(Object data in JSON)

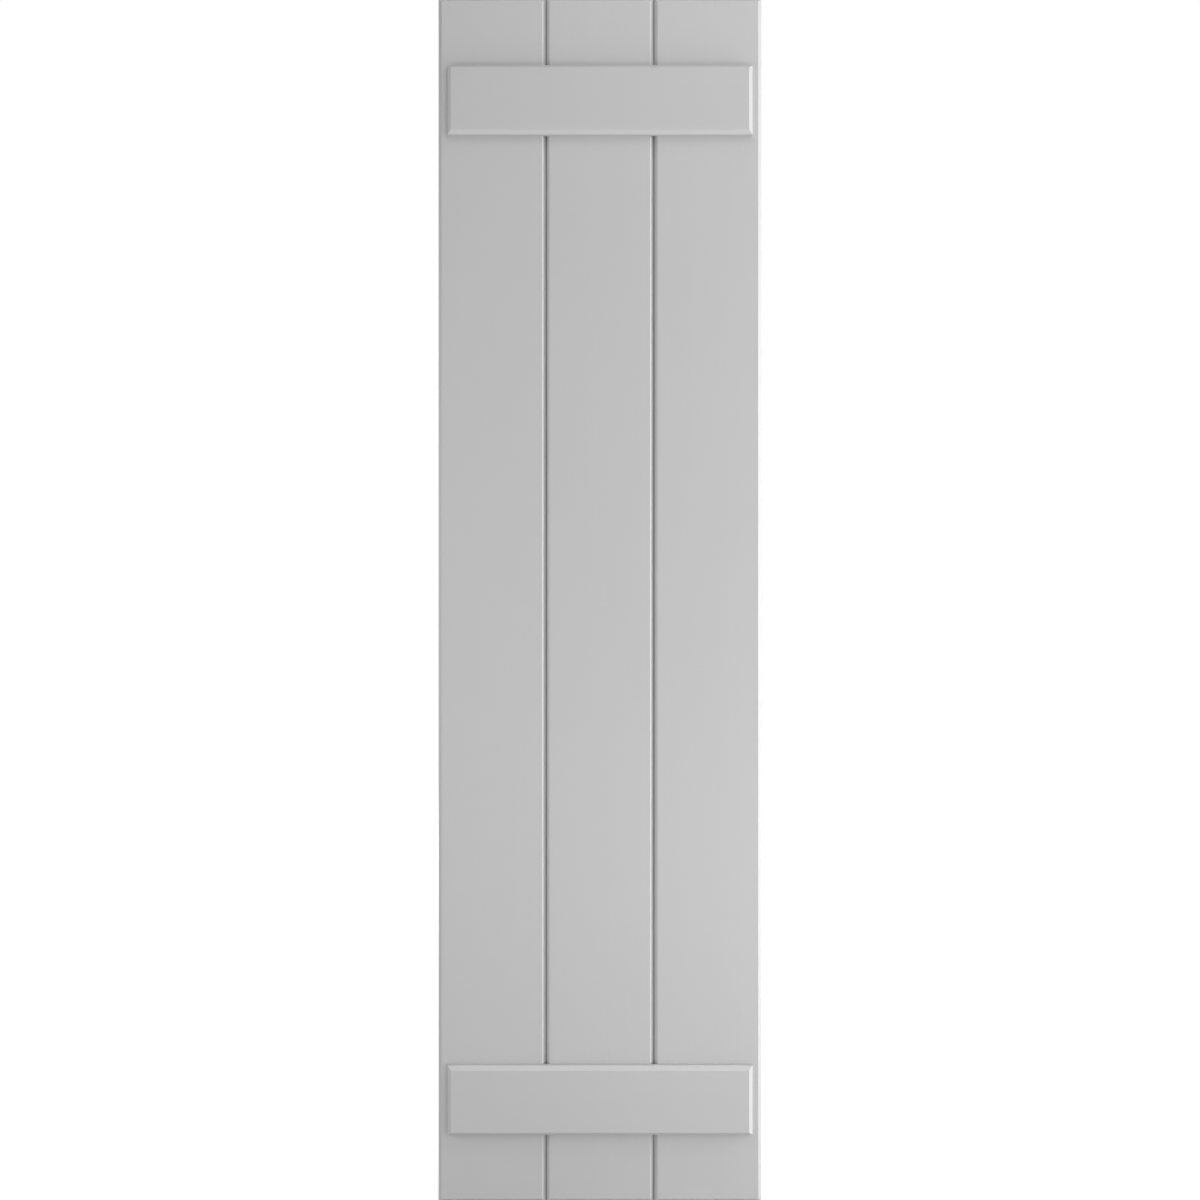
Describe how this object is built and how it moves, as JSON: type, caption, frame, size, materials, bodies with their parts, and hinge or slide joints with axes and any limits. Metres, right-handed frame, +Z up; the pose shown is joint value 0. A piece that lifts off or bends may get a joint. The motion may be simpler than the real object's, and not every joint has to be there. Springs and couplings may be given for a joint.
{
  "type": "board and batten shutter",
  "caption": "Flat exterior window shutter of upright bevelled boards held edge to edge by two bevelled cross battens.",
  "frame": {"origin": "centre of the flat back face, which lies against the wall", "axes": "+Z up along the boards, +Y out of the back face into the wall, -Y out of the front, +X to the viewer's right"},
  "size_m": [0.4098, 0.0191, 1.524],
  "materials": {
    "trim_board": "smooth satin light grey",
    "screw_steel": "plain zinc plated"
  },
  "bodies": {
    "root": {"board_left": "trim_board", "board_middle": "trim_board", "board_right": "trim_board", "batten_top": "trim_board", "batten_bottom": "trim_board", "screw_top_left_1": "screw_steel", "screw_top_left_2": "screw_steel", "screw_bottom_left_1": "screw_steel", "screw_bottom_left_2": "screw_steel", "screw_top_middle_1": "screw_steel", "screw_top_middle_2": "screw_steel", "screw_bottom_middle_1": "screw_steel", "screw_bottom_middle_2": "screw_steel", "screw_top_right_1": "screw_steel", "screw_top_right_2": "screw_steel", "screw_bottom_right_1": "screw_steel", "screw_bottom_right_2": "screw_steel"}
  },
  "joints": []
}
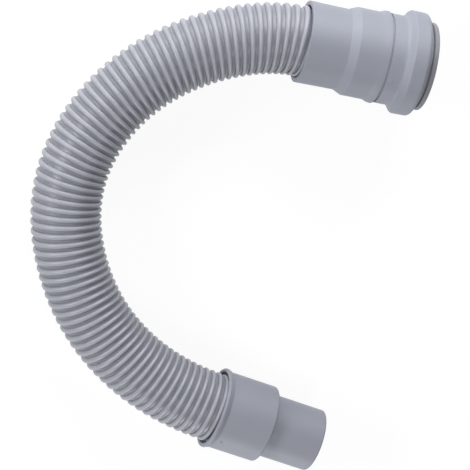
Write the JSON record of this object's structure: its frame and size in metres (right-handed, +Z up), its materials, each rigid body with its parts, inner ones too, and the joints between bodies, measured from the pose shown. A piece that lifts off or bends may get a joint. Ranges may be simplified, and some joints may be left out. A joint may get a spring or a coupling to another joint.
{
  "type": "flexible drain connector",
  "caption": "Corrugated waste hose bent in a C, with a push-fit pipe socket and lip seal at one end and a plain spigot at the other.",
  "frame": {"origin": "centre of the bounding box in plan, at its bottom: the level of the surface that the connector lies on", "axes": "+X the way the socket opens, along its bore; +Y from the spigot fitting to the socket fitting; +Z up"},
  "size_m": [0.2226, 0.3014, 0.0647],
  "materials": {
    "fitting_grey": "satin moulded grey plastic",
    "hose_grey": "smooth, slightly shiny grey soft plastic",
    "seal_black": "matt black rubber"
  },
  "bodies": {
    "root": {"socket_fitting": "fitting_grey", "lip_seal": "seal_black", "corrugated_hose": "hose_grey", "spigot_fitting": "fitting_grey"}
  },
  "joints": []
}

:: WHAT IS ASKED ::
Look through the entries above and list every line containing "type".

:: REPLY ::
Describe how this object is built and how it moves, as JSON: type, caption, frame, size, materials, bodies with their parts, and hinge or slide joints with axes and any limits. Metres, right-handed frame, +Z up; the pose shown is joint value 0. A piece that lifts off or bends may get a joint. The motion may be simpler than the real object's, and not every joint has to be there. Springs and couplings may be given for a joint.
  "type": "board and batten shutter",
  "type": "flexible drain connector",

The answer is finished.